研究委員会のメンバーは下記のとおりである。
主査
市川とみ子(日本国際問題研究所軍縮・科学技術センター所長代行)
研究委員:
秋山信将(一橋大学国際・公共政策大学院教授)
川崎 哲(ピースボート共同代表)
菊地昌廣(前核物質管理センター理事)
黒澤 満(大阪大学名誉教授)
玉井広史(日本原子力研究開発機構核不拡散・核セキュリティ総合支援センター嘱託)
樋川和子(大阪女学院大学教授)
堀部純子(名古屋外国語大学准教授)
水本和実(広島市立大学広島平和研究所教授)
戸﨑洋史(日本国際問題研究所軍縮・科学技術センター主任研究員)(兼幹事)
作成された「報告書」のドラフトに対して、核軍縮、核不拡散及び核セキュリティの分野において第一線で活躍する、下記の国内外の著名な研究者や実務家より貴重なコメント及び指摘を頂いた。
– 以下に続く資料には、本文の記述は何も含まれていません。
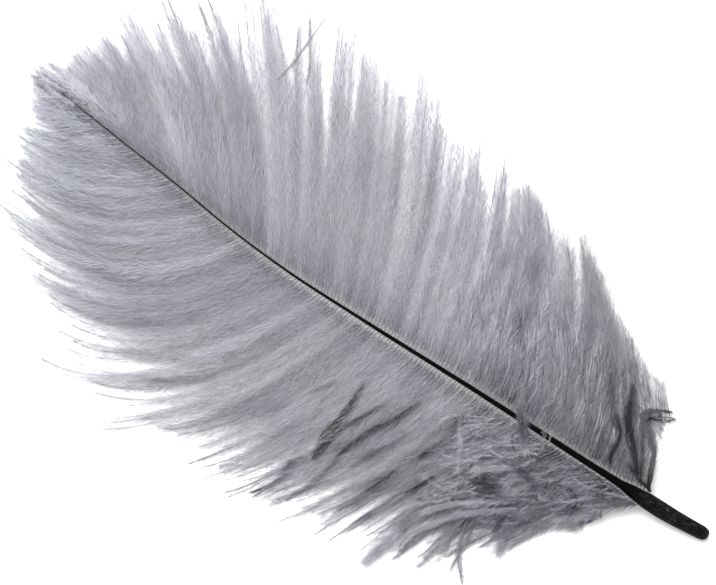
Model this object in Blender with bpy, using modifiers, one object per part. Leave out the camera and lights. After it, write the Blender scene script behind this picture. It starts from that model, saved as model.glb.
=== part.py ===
"""Ostrich feather: one dyed plume lying on a flat surface, outer side up.

The shaft runs along X from the quill's end to the feather's tip, and arches over the surface.
The barbs of each side leave it at an angle, bend towards the tip and droop to the surface.
They are too fine for solids, so each side has a thin domed slab that reaches the barbs' tips:
a vane, and a thicker pad of down beside the quill. Left is +Y. Units are metres.
"""

import math

import bmesh
import bpy
import numpy as np
from mathutils import Vector

# The feather's line. A place on the shaft is 0 at the quill's end and 1 at the shaft's tip.
SHAFT_LENGTH = 0.1974
SHAFT_FROM = Vector((-0.10015, -0.00297, 0.0))  # under the quill's end, so that the box is centred
ARCH = 0.0100  # how far the shaft rises above its ends
END_HEIGHT = 0.0013  # of the shaft's middle line at both ends

# How far the shaft lies left of the straight line between its ends, by place.
BOW = (
    (0.00, 0.0),
    (0.05, 0.00105),
    (0.12, 0.0016),
    (0.21, 0.00215),
    (0.34, 0.00295),
    (0.50, 0.0043),
    (0.62, 0.00495),
    (0.70, 0.0044),
    (0.78, 0.0030),
    (0.88, 0.0017),
    (1.00, 0.0),
)

# The shaft's half width, by place.
HALF_WIDTHS = (
    (0.00, 0.00172),
    (0.03, 0.00188),
    (0.085, 0.00210),
    (0.10, 0.00192),
    (0.115, 0.00124),
    (0.14, 0.00094),
    (0.20, 0.00078),
    (0.34, 0.00059),
    (0.48, 0.00046),
    (0.60, 0.00031),
    (0.80, 0.00018),
    (1.00, 0.00009),
)
QUILL_FLATNESS = 0.88  # height over width of the bare quill's round section
RACHIS_DEPTH = 1.15  # height over width of the section that carries the vane
RACHIS_FROM, RACHIS_FULL = 0.08, 0.16  # where the one section turns into the other
GROOVE = 0.45  # the share of the rachis's lower half that its groove takes
END_ROUNDING = 0.0019  # length of the rounded end of the quill
PIT_DEPTH, PIT_SHARE = 0.0009, 0.35  # the small pit in that end, and its share of the width
SECTION_POINTS = 18
SHAFT_RINGS = 52

# Barbs by place on the shaft: (place, angle at the root, angle at the tip, length, late).
# Angles are in degrees from the shaft's chord, measured from the direction of the feather's tip.
# Where late is above 1, a barb bends most near its tip.
BARBS = {
    "left": (
        (0.09, 40, 62, 0.038, 1.0),
        (0.16, 50, 68, 0.048, 1.0),
        (0.24, 62, 68, 0.048, 1.0),
        (0.36, 76, 54, 0.053, 1.2),
        (0.48, 74, 44, 0.057, 2.0),
        (0.60, 64, -2, 0.063, 1.6),
        (0.72, 56, -8, 0.0535, 1.1),
        (0.84, 44, 2, 0.0275, 1.0),
        (0.93, 34, 12, 0.013, 1.0),
        (1.00, 16, 10, 0.003, 1.0),
    ),
    "right": (
        (0.09, 62, 54, 0.029, 1.0),
        (0.14, 68, 40, 0.037, 1.5),
        (0.24, 84, 40, 0.044, 1.6),
        (0.31, 82, 46, 0.048, 1.6),
        (0.38, 78, 58, 0.050, 2.0),
        (0.48, 72, 60, 0.057, 1.0),
        (0.60, 60, 52, 0.062, 1.0),
        (0.72, 50, 31, 0.0495, 1.0),
        (0.84, 36, 20, 0.030, 1.0),
        (0.93, 25, 16, 0.010, 1.0),
        (1.00, 14, 8, 0.003, 1.0),
    ),
}
SIDES = {"left": 1, "right": -1}
PATH_STEPS = 32

# The slabs.
GAP = 0.0006  # between the shaft and a slab's inner edge
VANE = {"places": (0.25, 1.0), "thickness": 0.0024, "columns": 26, "rows": 10}
DOWN = {"places": (0.09, 0.243), "thickness": 0.0046, "columns": 8, "rows": 10}
FLAT_FROM = 0.8  # past this share of its barbs' length, a slab lies flat on the surface


def clear_scene():
    for old in list(bpy.data.objects):
        bpy.data.objects.remove(old)


def smooth(value):
    """Goes from 0 to 1 with level ends as value goes from 0 to 1."""
    value = min(max(value, 0.0), 1.0)
    return value * value * (3 - 2 * value)


def along(stations, place, column=1):
    """Reads one column of a table by place, on a smooth curve through its rows."""
    places = [row[0] for row in stations]
    values = [row[column] for row in stations]
    slopes = np.gradient(values, places)
    place = min(max(place, places[0]), places[-1])
    i = min(int(np.searchsorted(places, place, side="right")) - 1, len(places) - 2)
    span = places[i + 1] - places[i]
    t = (place - places[i]) / span
    start = values[i] * (1 + 2 * t) * (1 - t) ** 2 + slopes[i] * span * t * (1 - t) ** 2
    end = values[i + 1] * t * t * (3 - 2 * t) - slopes[i + 1] * span * t * t * (1 - t)
    return float(start + end)


def shaft_point(place):
    """The shaft's middle line."""
    sideways = along(BOW, place)
    height = END_HEIGHT + ARCH * math.sin(math.pi * place)
    return SHAFT_FROM + Vector((SHAFT_LENGTH * place, sideways, height))


def shaft_frame(place):
    """(forward, left, up) on the shaft's middle line."""
    step = 0.001
    forward = shaft_point(min(place + step, 1.0)) - shaft_point(max(place - step, 0.0))
    forward.normalize()
    left = Vector((0, 0, 1)).cross(forward).normalized()
    return forward, left, forward.cross(left)


def section_point(angle, half_width, place):
    """(left, up) of a point on the shaft's outline: an oval in the quill, and in the rachis a
    deeper one with squarer sides and a groove along the underside."""
    rachis = smooth((place - RACHIS_FROM) / (RACHIS_FULL - RACHIS_FROM))
    power = 1 - 0.22 * rachis
    depth = QUILL_FLATNESS + (RACHIS_DEPTH - QUILL_FLATNESS) * rachis
    c, s = math.cos(angle), math.sin(angle)
    left = math.copysign(abs(c) ** power, c) * half_width
    up = math.copysign(abs(s) ** power, s) * half_width * depth
    if s < 0:
        up *= 1 - GROOVE * rachis * (1 - abs(c)) ** 1.5
    return left, up


def shaft_rings():
    """(place, half width) of each ring, from inside the quill's pit to the feather's tip."""
    whole = HALF_WIDTHS[0][1]
    rounding = END_ROUNDING / SHAFT_LENGTH
    yield PIT_DEPTH / SHAFT_LENGTH, whole * PIT_SHARE * 0.6
    for turn in (18, 38, 58, 76):
        rim = PIT_SHARE + (1 - PIT_SHARE) * math.sin(math.radians(turn))
        yield rounding * (1 - math.cos(math.radians(turn))), whole * rim
    for i in range(SHAFT_RINGS):
        place = rounding + (1 - rounding) * i / (SHAFT_RINGS - 1)
        yield place, along(HALF_WIDTHS, place)


def make_shaft():
    """The quill and rachis, one piece: rings of a changing section, joined in a row."""
    bm = bmesh.new()
    rings = []
    for place, half_width in shaft_rings():
        forward, left, up = shaft_frame(place)
        ring = []
        for i in range(SECTION_POINTS):
            angle = 2 * math.pi * (i + 0.5) / SECTION_POINTS
            across, above = section_point(angle, half_width, place)
            ring.append(bm.verts.new(shaft_point(place) + left * across + up * above))
        rings.append(ring)
    for ring, after in zip(rings, rings[1:]):
        for i in range(SECTION_POINTS):
            j = (i + 1) % SECTION_POINTS
            bm.faces.new((ring[i], ring[j], after[j], after[i]))
    bm.faces.new(rings[0])
    bm.faces.new(rings[-1])
    bmesh.ops.recalc_face_normals(bm, faces=bm.faces)
    return finish_mesh(bm, "shaft", make_material("charcoal_horn", (0.012, 0.011, 0.012), 0.34))


def barb_points(side, place):
    """The plan of the longest barbs rooted at this place: points at even steps, as (x, y)."""
    table, turn = BARBS[side], SIDES[side]
    root_angle, tip_angle, length, late = (along(table, place, column) for column in (1, 2, 3, 4))
    steps = (np.arange(PATH_STEPS) + 0.5) / PATH_STEPS
    angles = np.radians(root_angle + (tip_angle - root_angle) * steps**late)
    stride = length / PATH_STEPS
    _, left, _ = shaft_frame(place)
    root = shaft_point(place) + left * turn * (along(HALF_WIDTHS, place) + GAP)
    x = root.x + stride * np.concatenate([[0], np.cumsum(np.cos(angles))])
    y = root.y + stride * np.concatenate([[0], np.cumsum(turn * np.sin(angles))])
    return x, y


def slab_point(side, place, share, thickness):
    """The slab's middle surface at this share of the barbs' length. It droops from the shaft's
    height to half its thickness, so that its underside lies on the surface past FLAT_FROM."""
    x, y = barb_points(side, place)
    at = np.linspace(0, 1, PATH_STEPS + 1)
    low = thickness / 2
    droop = smooth(share / FLAT_FROM)
    height = max(shaft_point(place).z, low)
    return Vector((np.interp(share, at, x), np.interp(share, at, y), height + (low - height) * droop))


def make_slab(name, side, form, material):
    """A flat grid laid along the barbs, and thickened."""
    first, last = form["places"]
    bm = bmesh.new()
    bmesh.ops.create_grid(bm, x_segments=form["columns"], y_segments=form["rows"], size=0.5)
    for vert in bm.verts:
        place = first + (last - first) * (vert.co.x + 0.5)
        vert.co = slab_point(side, place, vert.co.y + 0.5, form["thickness"])
    if SIDES[side] < 0:
        bmesh.ops.reverse_faces(bm, faces=bm.faces)
    obj = finish_mesh(bm, name, material)
    shell = obj.modifiers.new("thickness", "SOLIDIFY")
    shell.thickness = form["thickness"]
    shell.offset = 0
    return obj


def make_material(name, colour, roughness):
    material = bpy.data.materials.new(name)
    material.use_nodes = True
    shader = material.node_tree.nodes["Principled BSDF"]
    shader.inputs["Base Color"].default_value = (*colour, 1)
    shader.inputs["Roughness"].default_value = roughness
    shader.inputs["Metallic"].default_value = 0
    return material


def finish_mesh(bm, name, material):
    mesh = bpy.data.meshes.new(name)
    bm.to_mesh(mesh)
    bm.free()
    mesh.materials.append(material)
    mesh.shade_smooth()
    mesh.set_sharp_from_angle(angle=math.radians(50))
    obj = bpy.data.objects.new(name, mesh)
    bpy.data.collections["ostrich_feather"].objects.link(obj)
    return obj


def main():
    clear_scene()
    parts = bpy.data.collections.new("ostrich_feather")
    bpy.context.scene.collection.children.link(parts)
    make_shaft()
    barbs = make_material("grey_barbs", (0.40, 0.40, 0.43), 0.8)
    down = make_material("grey_down", (0.27, 0.27, 0.29), 0.85)
    for side in SIDES:
        make_slab(side + "_vane", side, VANE, barbs)
        make_slab(side + "_down", side, DOWN, down)


main()
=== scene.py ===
"""The looks of an ostrich feather: a dyed grey plume that lies on a pale table, outer side up.

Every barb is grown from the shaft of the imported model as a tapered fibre, and carries two rows of
barbules, the fine ribbons that make a plume fluffy. Barbs lie in locks, which draw together towards
their tips. Lengths are in millimetres until a mesh is made. Places on the shaft are 0 at the quill's
end and 1 at the shaft's tip, and a share is 0 at a barb's root and 1 at its tip.
"""

import math

import bpy
import numpy as np
from mathutils import Matrix


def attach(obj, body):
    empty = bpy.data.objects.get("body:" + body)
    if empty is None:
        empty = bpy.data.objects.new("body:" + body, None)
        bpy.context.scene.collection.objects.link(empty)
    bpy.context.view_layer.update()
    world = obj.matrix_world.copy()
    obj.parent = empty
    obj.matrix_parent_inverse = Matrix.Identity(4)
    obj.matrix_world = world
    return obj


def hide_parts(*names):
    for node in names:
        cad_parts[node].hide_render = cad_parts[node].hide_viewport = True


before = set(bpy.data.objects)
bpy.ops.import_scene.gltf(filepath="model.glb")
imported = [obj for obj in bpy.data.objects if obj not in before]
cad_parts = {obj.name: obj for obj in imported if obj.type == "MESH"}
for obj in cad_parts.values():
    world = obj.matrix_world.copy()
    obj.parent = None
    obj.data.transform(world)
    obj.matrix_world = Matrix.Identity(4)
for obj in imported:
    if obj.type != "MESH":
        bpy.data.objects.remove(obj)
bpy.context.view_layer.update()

MM = 0.001
SEED = 13

# The barbs by place on the shaft: (place, angle at the root, angle at the tip, length, late). Angles are
# in degrees from the shaft's chord, measured from the direction of the feather's tip. Where late is above
# 1, a barb bends most near its tip.
ROOT_ANGLE, TIP_ANGLE, LENGTH, LATE = range(1, 5)
BARBS = {
    "left": (
        (0.09, 40, 62, 38, 1.0),
        (0.16, 50, 68, 48, 1.0),
        (0.24, 62, 68, 48, 1.0),
        (0.36, 76, 54, 53, 1.2),
        (0.48, 74, 44, 57, 2.0),
        (0.60, 64, -2, 63, 1.6),
        (0.72, 56, -8, 53.5, 1.1),
        (0.84, 44, 2, 27.5, 1.0),
        (0.93, 34, 12, 13, 1.0),
        (1.00, 16, 10, 3.0, 1.0),
    ),
    "right": (
        (0.09, 62, 54, 29, 1.0),
        (0.14, 68, 40, 37, 1.5),
        (0.24, 84, 40, 44, 1.6),
        (0.31, 82, 46, 48, 1.6),
        (0.38, 78, 58, 50, 2.0),
        (0.48, 72, 60, 57, 1.0),
        (0.60, 60, 52, 62, 1.0),
        (0.72, 50, 31, 49.5, 1.0),
        (0.84, 36, 20, 30, 1.0),
        (0.93, 25, 16, 10, 1.0),
        (1.00, 14, 8, 2.5, 1.0),
    ),
}
SIDES = {"left": 1, "right": -1}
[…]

阿部信泰 元国連事務次長(軍縮担当)/前原子力委員会委員
マーク・フィッツパトリック(Mark Fitzpatrick)前国際戦略研究所(IISS)ワシントン事務所長兼不拡散・軍縮プログラム部長
ジョン・シンプソン(John Simpson)サウサンプトン大学名誉教授
鈴木達治郎 長崎大学核兵器廃絶研究センター・副センター長
また、『ひろしまレポート2021 年版』では国内外の有識者に、核軍縮・不拡散問題の動向、並びに展望と課題に関するご寄稿を得た2。記して謝意を表する3。
1 本事業は、広島県が平成23 年に策定した「国際平和拠点ひろしま構想」に基づく取組の1つとして行われたものである。
2 それらの論考は執筆者個人の見解をまとめたものであり、広島県、日本国際問題研究所、並びに執筆者の所属する団体などの意見を表すものではない。
3 加藤優弥、原田怜奈、守谷優希の各氏には本レポート編集作業、並びに国内外の有識者によるご寄稿の翻訳業務に従事して頂いた。期して謝意を表する。